Because of their historic use leading troops into battle, early marching bands held exclusive military ties, and their regimented marches were adopted as performances for sporting events.
The first published instance of a UI pep band didn’t surface until 1920. A military ROTC and cadet band were also in existence. Record of Pep Band performances on the field were recorded in 1927.
In addition to the bands, an all-female singing ensemble, the Vandalettes, was formed in the 1930s. Its predecessor, the Vandaleers, is a co-ed concert choir that performs classical music of all genres.
Today the Vandal Marching Band includes several different parts, many of which are student-run. Its many parts include Basketball Band, President’s Band, Color Guard and an alumni band that invites graduates to take part in annual campus traditions.
The Vandal Marching Band also works with the Cheer Squad and various departments across campus. The collaboration has been one of band director Spencer Martin’s goals since taking the helm in 2011.
“The best part of college is to be empowered to go out and do stuff,” Martin said.
Martin's predecessor, Torrey Lawrence, directed the band for 14 years from 1998-2011. He said the band's growing popularity is apparent in the number of people who stick around for halftime performances.
"They have great spirit," he said. "They support the team regardless of what's going on out there."
Being part of the Vandal Marching Band takes a certain level of commitment. Most members are not majoring in music, but they rehearse for an hour each weekday. For the first football game of the 2013 season, members had 14 hours to memorize 18 minutes of music.
“It’s so intense for such a short amount of time,” said Al Gemberling '89, former marching band director from 1988-1998.

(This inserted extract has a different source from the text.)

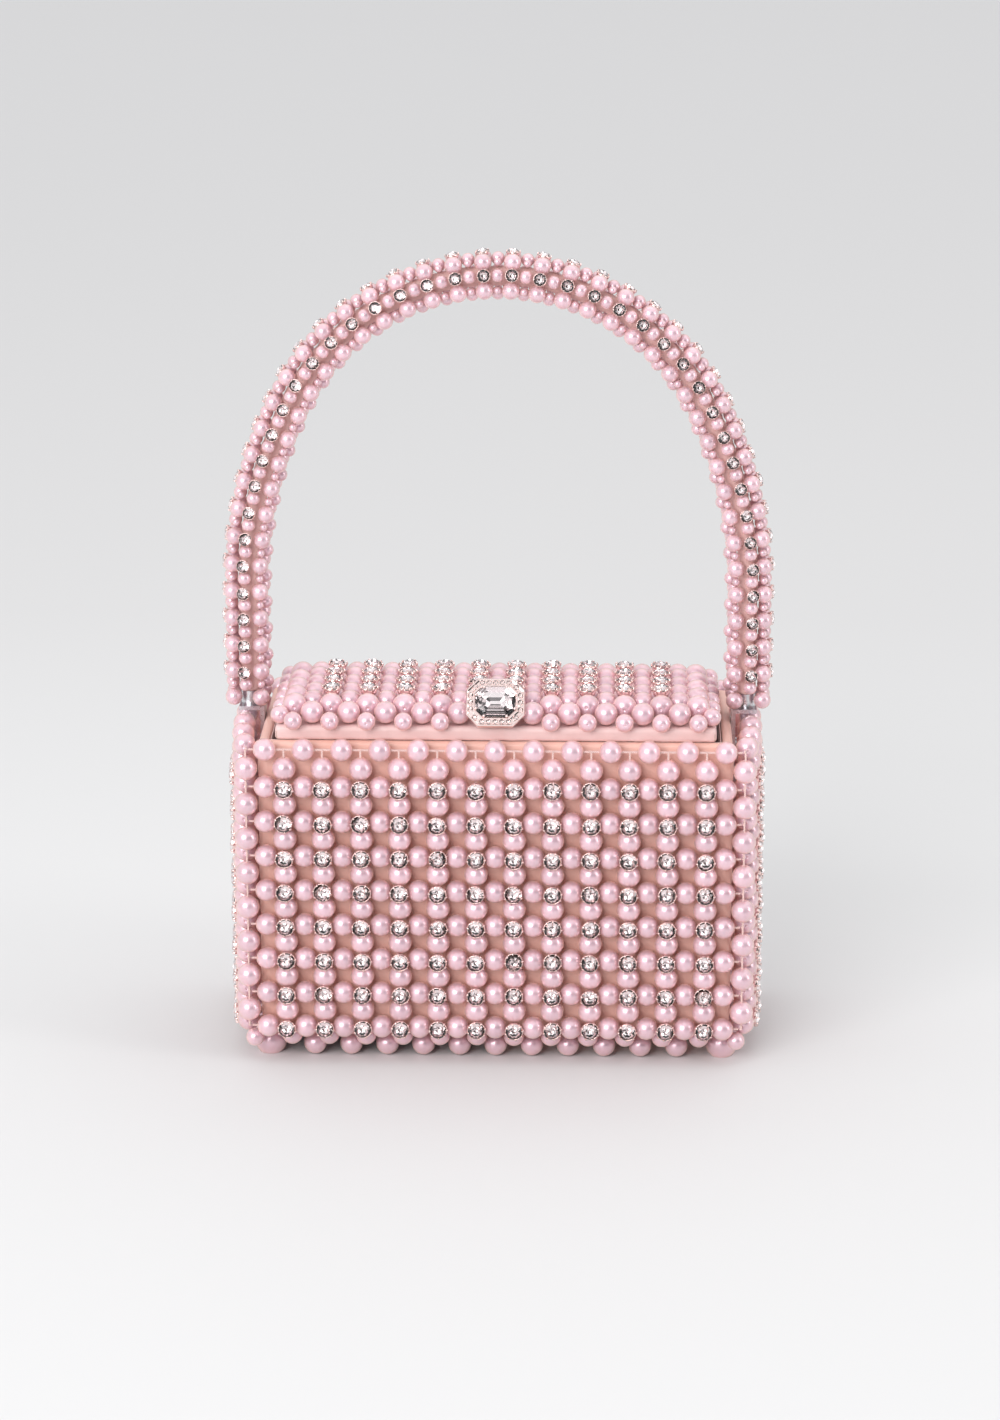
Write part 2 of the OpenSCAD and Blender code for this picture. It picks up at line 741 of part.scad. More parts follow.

He said performances bring him back to the five years he spent traveling as part of a rock and roll band before settling in at UI.
“It reminds me of back in my rock and roll days jamming along with them,” he said.
Directors choreograph shows through a paper chart process, and 90 percent of the music the band performs was arranged by a Vandal. The band was recently recognized by Rolling Stone magazine for its cover of Macklemore & Ryan Lewis’ "Thriftshop."
Their recently graduated orchestrator, Jeff Chambers ’13, works for marching bands across the country including Vanderbilt and Fresno State universities.
“That’s the type of kid we’re graduating,” Martin said.
Each October the group hosts Band Day, where area high school bands are invited to campus to participate in game-day events. This year high school students will join the band for the halftime performance as Idaho takes on Fresno State Saturday.
Phillip Coffman '62 came to the university in 1960 as a graduate teaching assistant for what is now the Lionel Hampton School of Music. By 1962, Coffman impressed department chair Hall Macklin ’38 so much the marching band was turned over to him.
Coffman instituted the first Band Day in 1963. Close to 1,500 students swarmed the field during the performance.
"It was quite a task to stand on a high ladder and keep all of these students together, on the same page, and beat," he said.
The recruitment tool has benefited the band’s mass. This year, the group welcomed 70 freshman students into its ranks.
“These kinds of skills you can keep alive,” Coffman said. “It’s just an add-on for students who want to take on something more than reading books and taking tests.”